El voto de castigo es una forma legítima de la ciudadanía para expresar descontento con el gobierno en turno. Es en alguna forma, una estrategia que los votantes utilizan para expresar su molestia contra el grupo político que detenta el poder. Ello incluso, si significa apoyar a otro partido por el que normalmente no se votaría. Esta coyuntura no es ajena a México. En el 2018 Morena y su entonces candidato López Obrador nunca hubieran ganado la elección sin el hartazgo y enojo de un amplio segmento de la población harta de las corruptelas y escándalos del régimen encabezado por Peña Nieto.

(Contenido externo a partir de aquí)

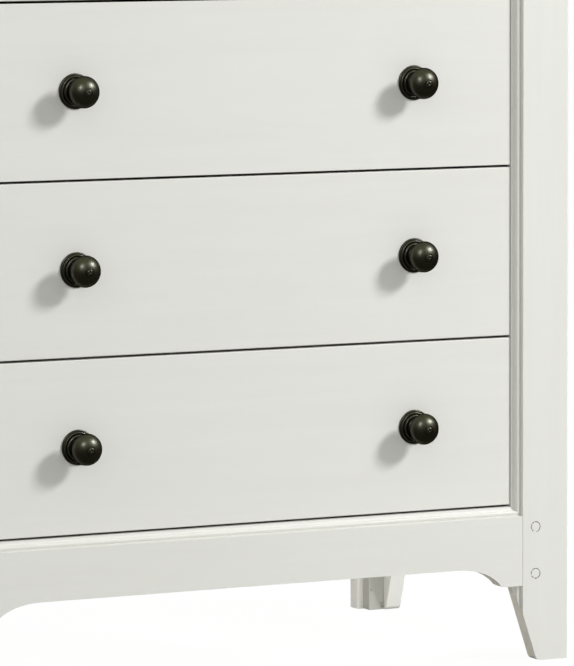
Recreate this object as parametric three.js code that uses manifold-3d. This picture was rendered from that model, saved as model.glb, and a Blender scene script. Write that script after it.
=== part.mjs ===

Ese voto de castigo fue el trampolín para el arribo de la cacareada transformación y que, a cinco años, ha fracasado estrepitosamente en los rubros más sensibles en el ánimo de la población.

Mucho se ha escrito en los últimos días sobre el fenómeno electoral en Argentina, los “expertos” y muchas casas encuestadoras fallaron en los escenarios donde finalmente se alzó con el triunfo Javier Milei. La incógnita en el corto plazo es cómo aterrizará las promesas que tuvieron fondos en el banco del ánimo argentino. Líder de un partido denominado La Libertad Avanza, logró imponerse a la fuerza que ha dominado la política argentina por varias décadas; el peronismo. En una olla donde se mezclaron la crisis económica, el discurso antisistema, de ruptura y el apoyo del sector de derecha fueron ingredientes perfectos para exacerbar y detonar la molestia latente de los votantes.

Mas allá de aparecer como una persona explosiva e inestable y con un pobre manejo de la inteligencia emocional, Milei conectó con ese enojo colectivo subyacente. Acumulado con el tiempo debido a diversas frustraciones, tensiones y conflictos no resueltos entre ciudadanía y el peronismo, éste se manifestó a la hora de ir a cruzar la boleta.

La sorpresa de su triunfo —pese a una narrativa construida desde el poder en su contra— debería encender algunos focos en diversos tableros geopolíticos de la región.

La dinámica del denominado péndulo político está influenciada por varios factores: el descontento público por las políticas actuales, los cambios en la opinión pública, los eventos imponderables, crisis económicas u otros factores sociopolíticos. ¿Suena familiar?

Los ciclos de este péndulo pueden ser cortos o largos y la amplitud de los cambios políticos pueden variar según el país y el contexto.

México y Estados Unidos viven una ebullición política-electoral que está creando la coyuntura para una tormenta perfecta. El dilema de continuidad o de ruptura, claro está, con sus matices.

La incursión nuevamente en la arena electoral de Trump frente a una figura desgastada como la de Biden colocará al electorado estadounidense en esa disyuntiva en medio de una acalorada polarización donde México jugará un rol fundamental debido al fracaso en materia de seguridad y migratoria, ambos planos condiciones sine qua non para restaurar una fracturada relación bilateral.

La continuidad que representa López Obrador seis años más, es una amenaza creíble.

La transformación —sin ninguna rectificación— y su estela de destrucción seis años más representa un riesgo significativo para la estabilidad y la seguridad nacional bilaterales.

La preocupación legítima de la cuatroté también debe estar en el resultado de la elección presidencial estadounidense en noviembre del 2024. Y, por ende, la planificación de escenarios.

Sobre todo por la incertidumbre y la complejidad en el ánimo ciudadano que de ninguna manera será un proceso estático. Un solo disparador de conflicto bien podría ser el catalizador que contribuya a la aparición de un péndulo político.